Write the listing out again, all of it, word for word.

Data listing:
■ ■ ■
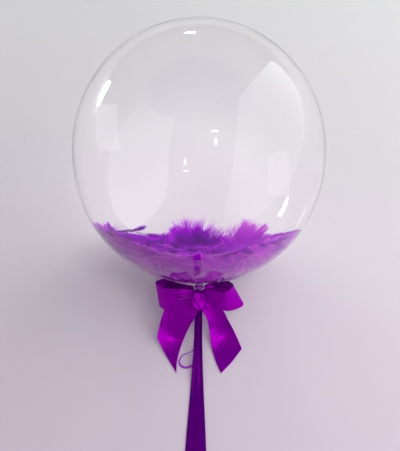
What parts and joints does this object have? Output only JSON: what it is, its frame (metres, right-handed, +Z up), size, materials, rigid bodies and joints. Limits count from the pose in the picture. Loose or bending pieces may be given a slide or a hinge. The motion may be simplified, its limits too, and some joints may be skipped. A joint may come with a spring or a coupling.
{
  "type": "clear bubble balloon",
  "caption": "Clear film bubble balloon with loose feathers sealed inside, a wide satin bow at its gathered neck and a long satin ribbon.",
  "frame": {"origin": "centre of the small flat spot that the balloon rests on, on the floor", "axes": "+Z up from the floor; the balloon's axis lies in the YZ plane, its neck, bow and long ribbon towards -Y and 38 degrees below the horizontal; +X to the right seen from the neck's side"},
  "size_m": [0.505, 0.9201, 0.515],
  "materials": {
    "film": "clear glossy film",
    "satin": "satin",
    "curling_ribbon": "glossy",
    "feathers": "soft down"
  },
  "bodies": {
    "root": {"balloon": "film", "satin_bow": "satin", "long_ribbon": "satin", "neck_tie": "curling_ribbon", "curling_ribbon": "curling_ribbon"}
  },
  "joints": []
}
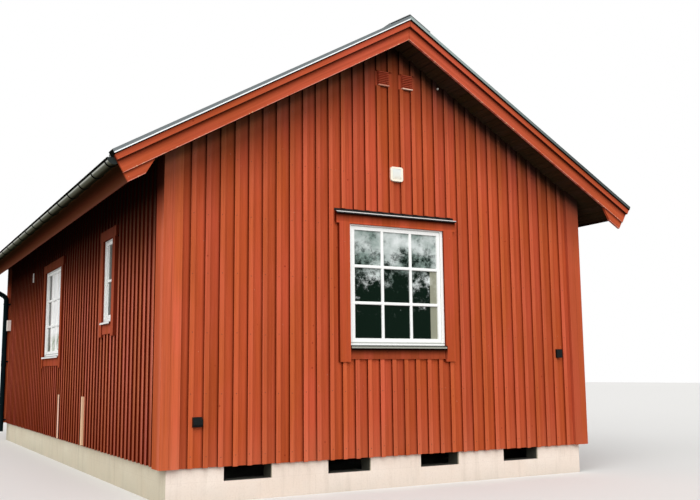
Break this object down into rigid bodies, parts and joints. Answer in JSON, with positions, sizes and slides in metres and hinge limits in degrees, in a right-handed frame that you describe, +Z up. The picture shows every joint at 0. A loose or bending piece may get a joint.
■ ■ ■
Problem solution:
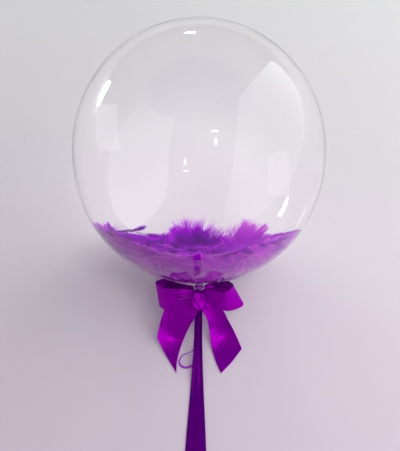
What parts and joints does this object have? Output only JSON: what it is, its frame (metres, right-handed, +Z up), size, materials, rigid bodies and joints. Limits count from the pose in the picture. Loose or bending pieces may be given a slide or a hinge. The motion may be simplified, its limits too, and some joints may be skipped. A joint may come with a spring or a coupling.
{
  "type": "clear bubble balloon",
  "caption": "Clear film bubble balloon with loose feathers sealed inside, a wide satin bow at its gathered neck and a long satin ribbon.",
  "frame": {"origin": "centre of the small flat spot that the balloon rests on, on the floor", "axes": "+Z up from the floor; the balloon's axis lies in the YZ plane, its neck, bow and long ribbon towards -Y and 38 degrees below the horizontal; +X to the right seen from the neck's side"},
  "size_m": [0.505, 0.9201, 0.515],
  "materials": {
    "film": "clear glossy film",
    "satin": "satin",
    "curling_ribbon": "glossy",
    "feathers": "soft down"
  },
  "bodies": {
    "root": {"balloon": "film", "satin_bow": "satin", "long_ribbon": "satin", "neck_tie": "curling_ribbon", "curling_ribbon": "curling_ribbon"}
  },
  "joints": []
}
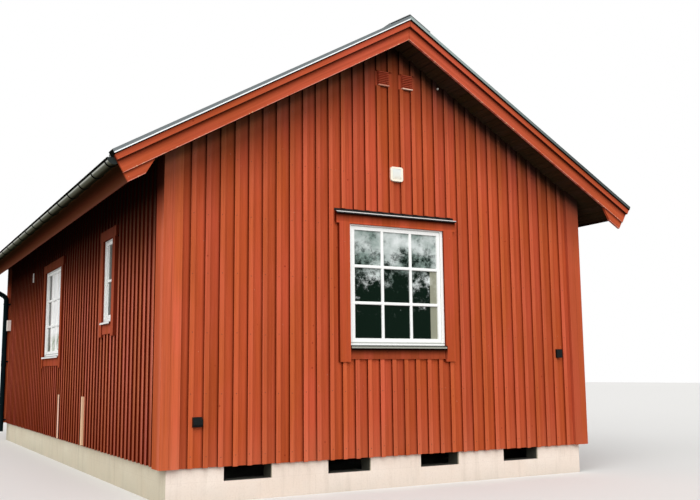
Break this object down into rigid bodies, parts and joints. Answer in JSON, with positions, sizes and slides in metres and hinge limits in degrees, in a right-handed frame that you describe, +Z up. The picture shows every joint at 0. A loose or bending piece may get a joint.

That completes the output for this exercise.